"Escape from Tomorrow"Airdate: September 13, 1974
Written by Art Wallace
Directed by Don Weis
Synopsis: Two astronauts survive a crash-landing on a planet where intelligent apes rule over humans. They find that their very existence challenges the ape orthodoxy and puts their lives in danger.
Jason: So, I read the original pilot script was by Rod Serling. Was it deemed too dark and challenging for TV? Was his treatment anathema for those hopeful of product tie-ins, like toy lines and lunchboxes?
Trey: They did bring in Ruby and Spears, so your theory may have some merit. But to first episode we got: First off, I really like the opening credits sequence, particularly the theme music composed by Lalo Schifrin.
Jason: I enjoyed the theme music especially. The creepy, disruptive violins in the first seconds set a tone of horror and confusion entirely appropriate to the franchise. It's no Mission Impossible theme (one of Schifrin's greatest hits) but it evokes mood and braces the viewer for surreal weirdness to come. Can this episode live up to its opening montage?
Trey: It would be hard! And so, here's character actor Royal Dano looking like an aging hippie. He's perhaps best known as the voice of animatronic Lincoln in the "Hall of Presidents" at DisneyWorld. Dano, his voice, and style of dress and the terrain really give this a Western vibe--much more than the original films had.
Jason: Dano looks like an aging hippie living in an ancient fallout shelter who still finds time in his off-camera moments to maintain a meticulously close shave throughout his appearances. Hygiene practices on the POTA will be on my mind from this point forward!
Trey: That sounds like a threat!
Jason: We'll see. The Western vibe you mentioned, and the relentless earth tones keep things grounded, maybe too grounded! At least they had a nice full size prop of the crashed spaceship to remind us of the far-future setting.
Trey: Same one from Beneath the Planet of the Apes, I think. It looks a bit small for an interstellar craft here, but we'll chalk that up to advanced technology.
We get a nice establishing shot of the ape city and find that Central City (in what was apparently once California) has a Dr. Zaius just like Ape City on the East Coast of the first film. Maybe it's just a common name?
Jason: Possibly! Certainly not just to keep things simple for the presumed audience...
Trey: I guess that might also be the reason for casting Roddy McDowell. He was in all the ape films, and he's here as a new character, Galen.
Jason: He turns in a fine performance, as expected. I also thought the astronaut leads, who I will refrain from calling Starsky and Hutch, handled their roles creditably.
Trey: Ha! I thought about the Starksy and Hutch resemblance as well. Same types. But you know, this show predates Starsky & Hutch!
Jason: So Starsky and Hutch are really Virdon and Burke types.

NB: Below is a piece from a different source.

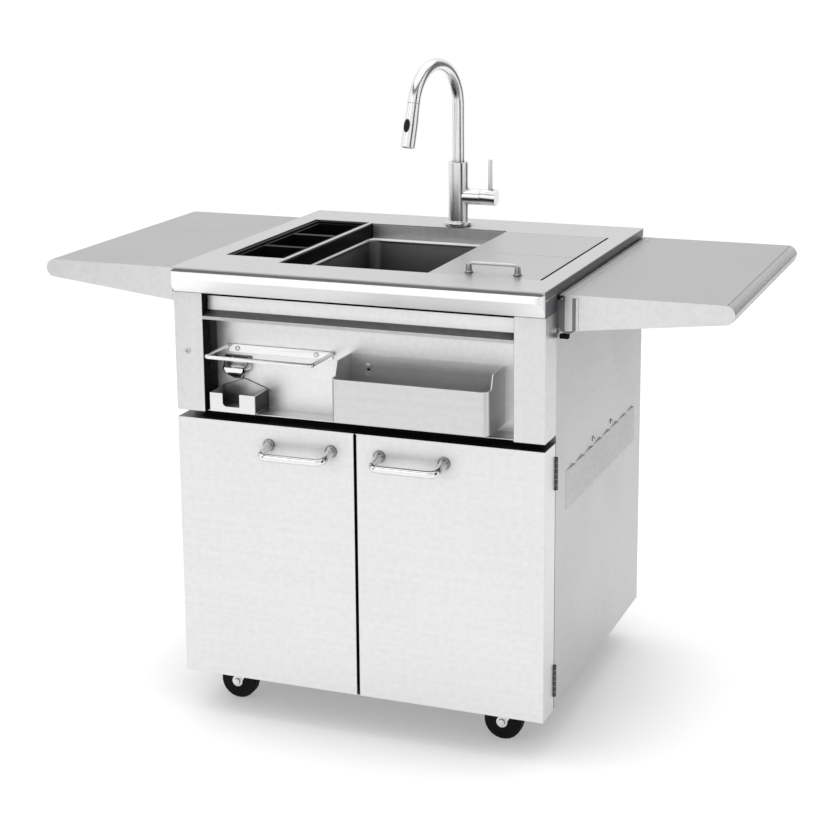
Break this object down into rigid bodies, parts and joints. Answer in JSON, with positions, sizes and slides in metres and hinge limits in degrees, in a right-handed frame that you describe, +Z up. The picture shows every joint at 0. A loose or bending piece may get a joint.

Trey: Sounds like the name of a law firm. But anyway, let's talk about our antagonist. The astronauts' Javert, General Urko. He's played by Mark "Sarek" Lenard. Apparently, the character's name was originally going to be "Ursus" like the similarly garbed military leader in BtPotA, but it has changed to "Urso" by the time of Lenard's audition. Lenard had trouble saying the name through the makeup so it became "Urko."
Jason: It feels like his portrayal here is still a work in progress. Urko's staccato speech is only rarely less than a commanding shout, but I have faith in Lenard's professionalism to bring some subtlety to the role as the series wears on.
Trey: We are told "more than 10 years ago, another such ship landed." Interesting that astronauts keep landing in the future.
Jason: A disturbing trend, for sure!
I don't know how ANSA
keeps their funding, losing so many astronauts. Surely there were Congressional hearings.
Also, time for a series continuity nitpick: The image in the book of a city (New York, maybe) is "2503" violates the timeline of the series as established in the films where a nuclear war destroyed it in the early 21st century.
Jason: Viewers like me, many of whom have only seen the first movie in a pre-VCR age, can't have been overly concerned with ape continuity.
Trey: I'm glad we live in a more enlightened age! Anyway, there's a lot more business that goes on, but my verdict on this episode...
Jason: Yes, let's have it!
Trey: My verdict: It's hard to put oneself in the mindset of seeing this on TV in 1974, but from my 2023 vantage, it's a middling start, at best. The characters (both protagonists and antagonists) get well introduced, and Galen's journey to rebel is credible, but there's just too much classic TV capture, sneak, run. It feels like a few "mini-episodes" jammed together. Still, good cast and production design.
Jason: I think I liked it more than you. I enjoyed the episode, and thought it was successful in resetting the scenario of the first film for a fresh start...but yeah, it's 70's TV. My expectations were set so low, they would have had to work hard to undershoot them. I had fun! Were I not constrained by the format of this blog series, I would have binged on--at least for another episode.
Trey: That's the right attitude! Like Burke and Virdon, we've got to keep searching just over the next horizon!